To enable analysis of encounters with and without Teach-back, we waited until midpoint through study recruitment to engage clinicians in a three-week series of one-hour interactive trainings in health literacy and use of Teach-back. During the first session, the principal investigator (IS) presented information about health literacy and methods used to improve communication, including principles of “living-room language”, “chunk and check,” and Teach-back. The video, “In Plain Language”9 was shown. Community-specific demographic data and known associations with health literacy were discussed. For reinforcement, participants were given a copy of “Help Patients Understand: A Manual for Clinicians.”2 The second session focused on Teach-back.
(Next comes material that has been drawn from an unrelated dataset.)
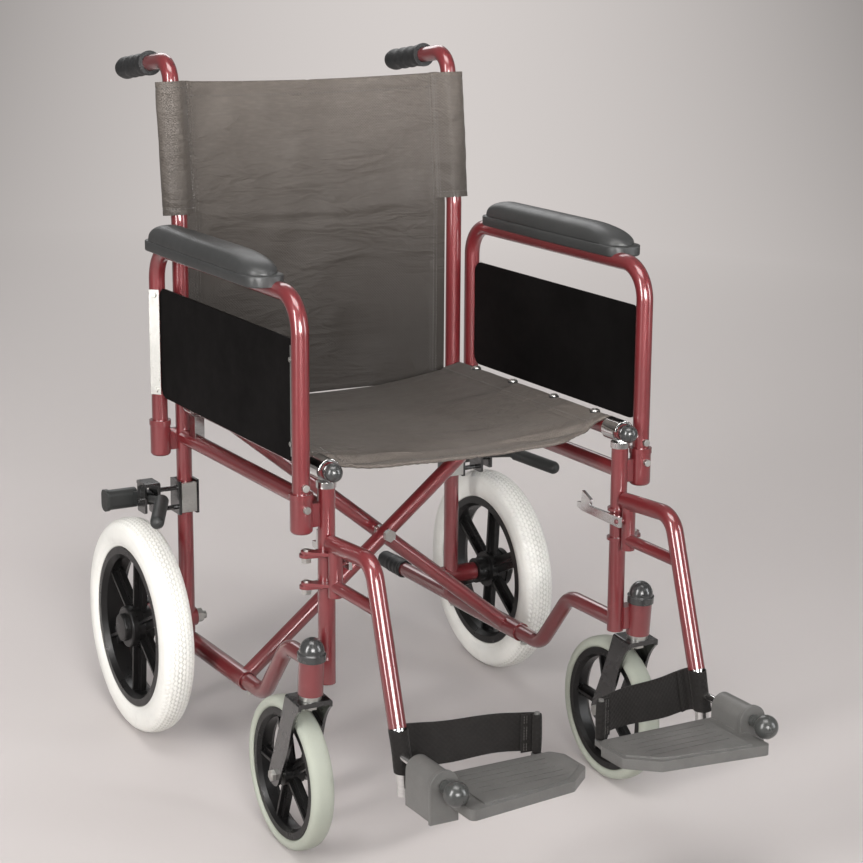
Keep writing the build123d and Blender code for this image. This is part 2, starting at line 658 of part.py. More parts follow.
def arch(rear_face_y, radius, drop, depth, mode=Mode.ADD):
    """Round-topped section about the pivot line, running forward from rear_face_y."""
    with BuildSketch(Plane(origin=(pin_x, rear_face_y, pin_z),
                           x_dir=(1, 0, 0), z_dir=(0, -1, 0))) as section:
        Circle(radius)
        with Locations((0, -drop / 2)):
            Rectangle(2 * radius, drop)
    extrude(section.sketch, amount=depth, mode=mode)


with BuildPart() as footplate:
    # Hollow arched housing with a front flange and a rear wall.
    arch(-238, radius=16.5, drop=43, depth=58.6)
    arch(-296, radius=18.5, drop=45, depth=4.5)
    arch(-242, radius=13, drop=50, depth=54, mode=Mode.SUBTRACT)
    # Tread plate with cut-back inner corners.
    with BuildSketch(Plane.XY.offset(tread_z)) as tread:
        with BuildLine():
            Polyline((210, -349), (62, -331), (26, -300), (26, -254), (38, -238.4),
                     (203, -238.4), (203, -300.2), (210, -300.2), close=True)
        make_face()
        fillet(tread.vertices().filter_by(lambda vertex: vertex.X < 100 or vertex.Y < -340),
               radius=7)
    extrude(tread.sketch, amount=13)
    # Raised standing pad with slots running across the chair.
    with BuildSketch(Plane.XY.offset(tread_z + 12)) as pad:
        with BuildLine():
            Polyline((188, -340), (67, -324), (33, -296), (33, -258), (43, -246),
                     (188, -246), close=True)
        make_face()
        for y in (-259, -272, -285, -298, -311):
            with Locations((116, y)):
                SlotOverall(118, 1.6, mode=Mode.SUBTRACT)
    extrude(pad.sketch, amount=3)
    # Peg for the heel strap on a low lug behind the tread.
    link_plate((46, -244), 9, heel_peg, 6.5, tread_z, 185.5)
    rod_z(*heel_peg, (181, 238), 3.2)
    rod_y(pin_x, (-200, -310), pin_z, foot_pin_r + shank_gap, Mode.SUBTRACT)

with BuildPart() as heel_strap:
    # Webbing band, looped round the peg and running outward behind the heel.
    with BuildSketch(Plane.XY.offset(186.5)) as band:
        with BuildLine():
            Polyline((46, -216.4), (100, -203.5), (150, -202), (150, -204.4), (100, -206),
                     (46, -219), close=True)
        make_face()
        with Locations(heel_peg):
            Circle(5.8)
            Circle(3.5, mode=Mode.SUBTRACT)
    extrude(band.sketch, amount=50)

# --------------------------------------------------- placing and writing out
lean = (Location((0, -origin_y, lean_height)) * Location((0, 0, 0), (-lean_angle, 0, 0))
        * Location((0, 0, -lean_height)))
stand = Location((0, -origin_y, 0))

leaned_pairs = {
    "side_frame": side_frame, "handgrip": handgrip, "tip_cap": tip_cap,
    "seat_cradle": seat_cradle, "frame_hardware": frame_hardware,
    "brake_bracket": brake_bracket, "brake_lever": brake_lever,
    "back_sleeve": back_sleeve, "back_sling": back_sling, "seat_sling": seat_sling,
    "rail_trim": rail_trim, "arm_frame": arm_frame, "arm_pad": arm_pad,
    "side_panel": side_panel, "panel_hardware": panel_hardware, "hanger": hanger,
    "leg_tube": leg_tube, "latch_lever": latch_lever, "footplate_knob": footplate_knob,
    "footplate": footplate, "heel_strap": heel_strap,
}
standing_pairs = {
    "caster_cap": caster_cap, "rear_tyre": rear_tyre, "rear_wheel": rear_wheel,
    "caster_tyre": caster_tyre, "caster_wheel": caster_wheel, "caster_fork": caster_fork,
    "caster_bolts": caster_bolts,
}
leaned_singles = {
    "brace_front": brace_front, "brace_rear": brace_rear,
    "brace_pivot_bolt": brace_pivot_bolt,
}


def placed(piece, location):
    """The piece's part moved to its place in the chair."""
    with BuildPart() as moved:
        with Locations(location):
            add(piece.part)
    return moved.part


def write(part, name):
    """Label a part and write its STEP file."""
    part.label = name
    export_step(part, f"parts/{name}.step")


for pieces, location in ((leaned_pairs, lean), (standing_pairs, stand)):
    for name, piece in pieces.items():
        right_part = placed(piece, location)
        with BuildPart() as left_hand:
            mirror(right_part, about=Plane.YZ)
        write(right_part, f"{name}_right")
        write(left_hand.part, f"{name}_left")

for name, piece in leaned_singles.items():
    write(placed(piece, lean), name)
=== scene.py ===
"""Folding attendant-style wheelchair: fabrics, arm pads, tyres and straps over its CAD parts.

Scene ("row") frame: metres, +X to the chair's "right" side, +Y to its rear, +Z up.
Most pieces are drawn in millimetres in the chair's square frame, which to_row() leans
about X and shifts. Pieces that exist on both sides take a side name and a sign for x.
"""
import bpy
import bmesh
import json
import math
import numpy as np
from mathutils import Matrix, Vector


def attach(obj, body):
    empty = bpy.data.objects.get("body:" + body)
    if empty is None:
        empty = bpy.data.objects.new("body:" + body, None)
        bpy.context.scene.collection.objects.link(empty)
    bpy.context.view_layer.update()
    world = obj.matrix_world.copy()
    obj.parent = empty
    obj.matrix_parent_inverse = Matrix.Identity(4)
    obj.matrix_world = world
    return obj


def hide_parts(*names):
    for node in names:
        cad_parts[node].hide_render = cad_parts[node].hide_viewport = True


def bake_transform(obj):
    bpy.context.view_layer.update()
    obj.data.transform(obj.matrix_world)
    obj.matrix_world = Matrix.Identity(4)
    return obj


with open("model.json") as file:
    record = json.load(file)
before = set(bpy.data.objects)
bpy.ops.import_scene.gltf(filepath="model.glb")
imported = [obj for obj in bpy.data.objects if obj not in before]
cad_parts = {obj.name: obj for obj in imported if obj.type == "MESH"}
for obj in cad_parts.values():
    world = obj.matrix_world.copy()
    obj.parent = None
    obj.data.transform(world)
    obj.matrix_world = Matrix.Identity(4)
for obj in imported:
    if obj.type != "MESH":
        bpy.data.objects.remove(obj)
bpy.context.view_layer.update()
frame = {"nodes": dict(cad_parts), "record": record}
scene = bpy.context.scene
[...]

To demonstrate the technique and increase clinician’s skill without the bias of excessive content knowledge, interactive role plays were conducted where clinicians tried to teach each other a new instruction (e.g. “How to kill hair follicle fungus with sea salt). For reinforcement, a Teach-back prompt was added to the electronic medical record template in the “Plan” section for all patient visits, and a poster reminding clinicians to use Teach-back was placed in front of the provider desk in each exam room. During the third session, the group discussed their experience with using Teach-back over the preceding week, and discussed strategies they used to incorporate the technique in practice. For reinforcement, providers were reminded to review Teach-back with trainees and to include Teach-back as a measure during structured observations of resident visits.
After all audio-taped visits were completed (September 2010), focus groups were conducted with parents and clinicians regarding their perceptions of Teach-back. The study was reviewed and approved by the Institutional Review Board of Nemours; informed consent was obtained from clinicians and parents, and assent was obtained from children seven years and older. We report on a cross-sectional analysis of all audio-taped encounters completed over the course of the study. Then, we report on the qualitative analysis of the focus group data.